O Estatuto da Criança e do Adolescente (ECA) completou 31 anos em 2021 – um marco legal sem precedentes dos Direitos Humanos no Brasil. Em 1988, a Constituição Federal trouxe, em seu artigo 227, a garantia às crianças e adolescentes “com absoluta prioridade”, do direito à vida, à saúde, à alimentação, à educação, ao lazer, à cultura, à dignidade, ao respeito, à liberdade e à convivência familiar e comunitária, a salvo de toda forma de negligência, discriminação, exploração, violência, crueldade e opressão.
Apesar de leis inovadoras, as matérias relacionadas à defesa dos direitos infantojuvenis tratados pelo Poder Judiciário ainda se confundem com as áreas de Direito Penal e de Família, sem, muitas vezes, considerar a sensibilidade que o tema exige. A Advocacia, por sua vez, acaba restringindo sua atuação em atividades como “busca e apreensão de crianças e adolescentes”, termo anacrônico e inapropriado de tratamento – afinal, não estamos diante de objetos e, sim, de sujeitos de direito.
Preocupada com todas essas questões, a Comissão de Defesa dos Direitos da Criança e do Adolescente, da Ordem dos Advogados do Brasil, Seção São Paulo (OAB SP), propôs uma reformulação completa da tabela de honorários da área.

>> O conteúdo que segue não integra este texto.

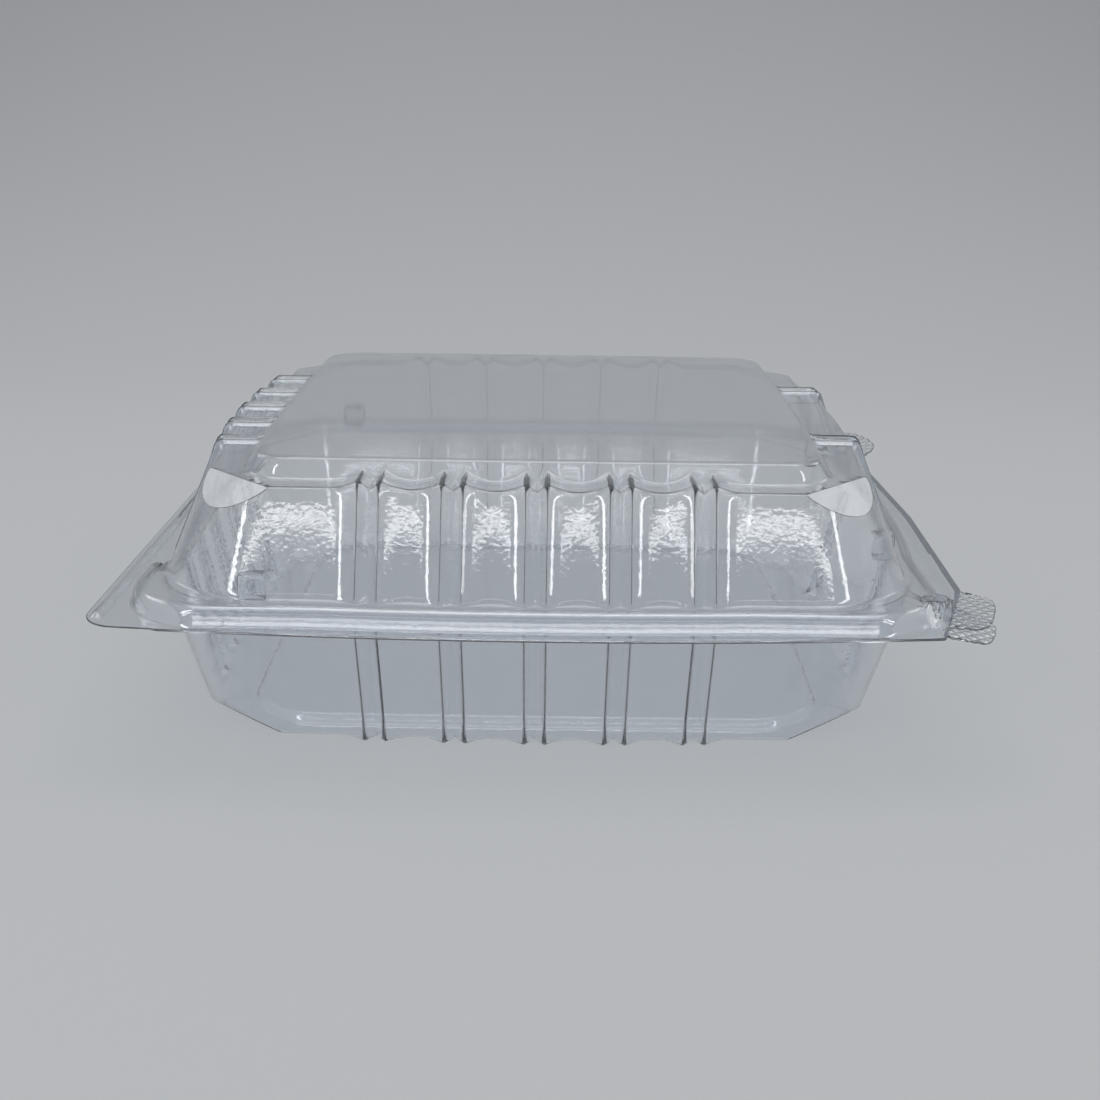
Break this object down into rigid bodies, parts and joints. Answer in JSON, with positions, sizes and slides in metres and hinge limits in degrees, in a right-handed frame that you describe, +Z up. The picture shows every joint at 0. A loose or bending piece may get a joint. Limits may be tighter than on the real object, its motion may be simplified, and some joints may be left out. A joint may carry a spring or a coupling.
{
  "type": "clear plastic clamshell pack",
  "caption": "Clear square food pack with a fluted tray and hinged lid, nested rim beads, snap buttons and corner lift tabs.",
  "frame": {"origin": "middle of the tray's underside, on the foot ring's plane", "axes": "+Z up, +X towards the opening side with the tabs, hinge side at -X, flutes of the plain side faces at -Y and +Y"},
  "size_m": [0.2485, 0.232, 0.079],
  "materials": {
    "tray_sheet": "clear glossy thermoformed sheet",
    "lid_sheet": "clear glossy thermoformed sheet"
  },
  "bodies": {
    "tray": {"base_tray": "tray_sheet"},
    "lid": {"lid": "lid_sheet"}
  },
  "joints": [
    {"name": "lid_hinge", "type": "hinge", "parent": "tray", "child": "lid", "pos_m": [-0.12, 0, 0.04], "axis": [0, -1, 0], "range_deg": [0, 180]}
  ]
}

Em entrevista ao Jornal da Advocacia, Diego Goularte, Thaís Dantas, Denise Auad e Raquel Stefane Costanti – respectivamente, presidente e vice-presidente, e membros da Comissão – falaram sobre o tema em matérias do Direito Infantojuvenil, que foi elaborada para valorizar a atuação nesse setor, que requer especialização para tratar de assuntos tão sensíveis concernentes ao respeito e à integridade de crianças e adolescentes.
JA: Como surgiu o projeto para reformulação da tabela de honorários?
Diego Goularte: As atividades em matérias infantojuvenis não recebiam um tratamento específico na tabela de honorários da OAB, e eram confundidas com a área do Direito Penal e de Família.
Thaís Dantas: O diagnóstico era claro e a situação, grave; afinal, mesmo tendo por base de atuação da advocacia – e da sociedade como um todo – uma Constituição vigente desde 1988, que assegura os direitos de crianças e adolescentes com absoluta prioridade, até o momento, não se olha para essa temática com a devida atenção. Era, então, preciso dar esse primeiro passo: organizar os procedimentos advocatícios relacionados à infância e adolescência, para dar visibilidade à temática e, ao mesmo tempo, mostrar às e aos profissionais as possibilidades desse campo de atuação.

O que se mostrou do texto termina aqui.